Each weekly report includes:
- Executive Summary — A concise 2-3 sentence overview capturing the week's narrative arc
- Schedule Status — Current phase, percent complete with week-over-week change, milestone tracking, and delay mitigation
- Work Accomplished — Narrative summary of key activities organized by trade or building area
- Crew Summary — Attendance patterns and subcontractor deployment across the week
- Upcoming Work — Forward-looking preview of next week's planned activities
- Weather Impact — Conditions overview and any schedule delays caused by weather
- Inspections & Testing — Summary of inspections conducted and results
- Materials & Deliveries — Notable material arrivals and any supply chain issues
- Active Issues & Open Items — Tracked problems with status and expected resolution dates
- Safety Summary — Incidents, near-misses, observations, and toolbox talk topics
- Site Photos — Up to 5 representative images with captions showing progress and site conditions
- Distribution & Signature — Standard footer with distribution list and signature block for superintendent
The report is written in a confident, forward-looking tone appropriate for owner-level communication.

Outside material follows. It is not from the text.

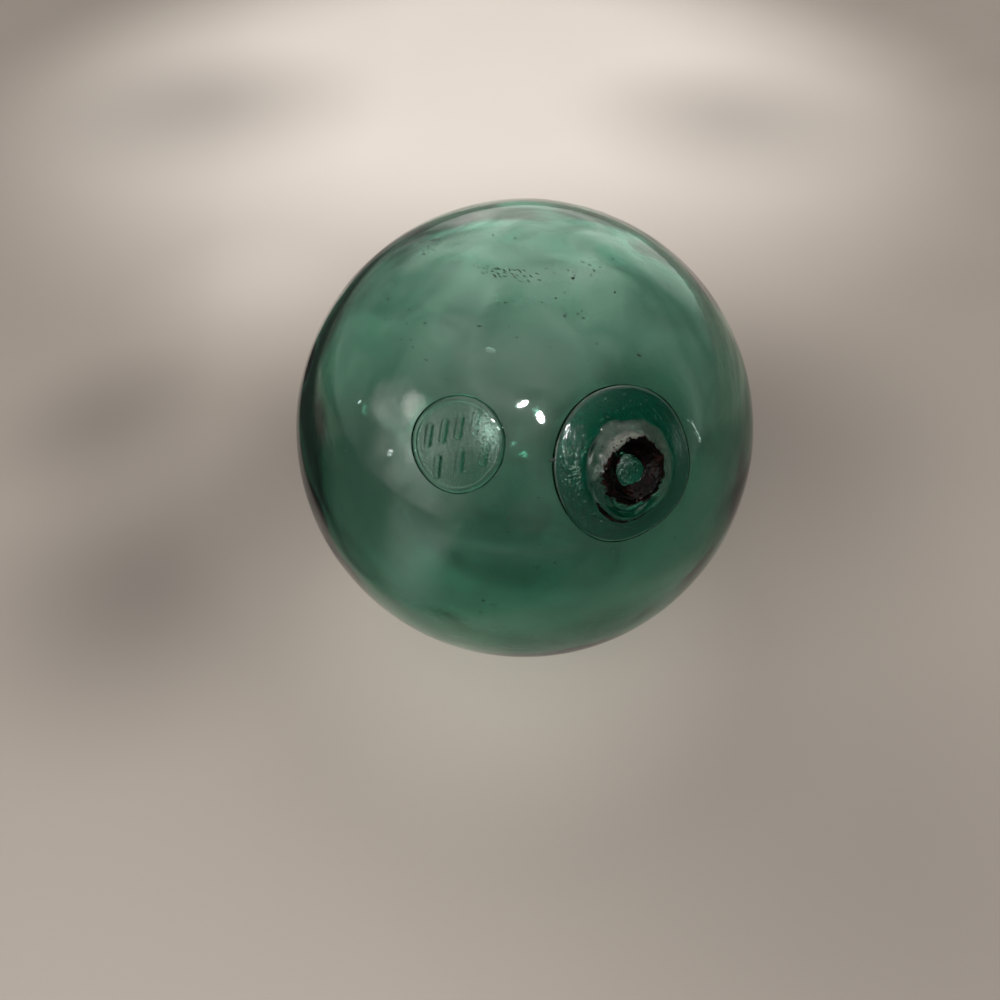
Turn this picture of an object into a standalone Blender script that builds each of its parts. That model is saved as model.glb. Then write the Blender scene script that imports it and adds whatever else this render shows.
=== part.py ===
"""A sealed glass float ball with its two applied gathers of glass.

Metres, +Z up. The origin is the centre of the flat spot that the ball rests on.
The seal button and the mark button look towards -Y and up.
"""

from math import atan2, cos, hypot, pi, radians, sin, sqrt

import bmesh
import bpy
from mathutils import Matrix, Vector

# The blown ball
BALL_RADIUS = 0.0635
REST_RADIUS = 0.0070          # the flat spot underneath, so the ball doesn't roll
BALL_SEGMENTS = 72
BALL_RINGS = 44

# What touches keeps this much apart
JOIN_GAP = 0.0003

# The large gather that closes the blowing hole
SEAL_AZIMUTH = radians(23.5)  # right of -Y
SEAL_ELEVATION = radians(36.2)
SEAL_RADIUS = 0.0165
SEAL_SEAT_DEPTH = 0.0012      # how deep its edge sits in the ball
SEAL_EDGE_STEP = 0.00055      # how far its edge stands out
SEAL_EDGE_ROUND = 0.0007
SEAL_CROWN = 0.0004           # how much the disc rises from its edge to the boss
SEAL_SEGMENTS = 48
# Waves of the hand-pressed outline: how many round it, how high, where the first crest is
SEAL_WAVES = ((2, 0.00040, radians(-172)), (3, 0.00016, radians(-55)),
              (4, 0.00017, radians(-134)), (5, 0.00010, radians(169)))

# The boss on the seal, and the crater where the iron was broken off it
BOSS_RADIUS = 0.0103
BOSS_HEIGHT = 0.0019
BOSS_SHIFT = (0.0008, -0.0009)    # off the seal's centre, to its right and up
CREST_RADIUS = 0.0066
CREST_HEIGHT = 0.0004             # above the boss
CREST_RAGGED = 0.00030
CRATER_DEPTH = 0.0023
EYE_RADIUS = 0.0033               # the clean bead of glass in the crater's floor
EYE_RISE = 0.0007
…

Language is professional but accessible, focused on progress and momentum with issues addressed matter-of-factly and clear mitigation plans.
Data Sources
- daily-report-data.json — All daily reports for the target week; provides raw data for aggregation (crew counts, weather, inspections, materials, safety, photos, open items)
- project-config.json — Project basics (name, code, location) and output directory paths
- schedule.json — Schedule milestones
- specs-quality.json — Contract documentation requirements, distribution list
- change-order-log.json — Change order data for weekly CO summary
- inspection-log.json — Inspection data including permit info
- meeting-log.json — Meeting records
- punch-list.json — Punch list items
- rfi-log.json — RFI status summary: new this week, closed this week, total open, aging (>14 days)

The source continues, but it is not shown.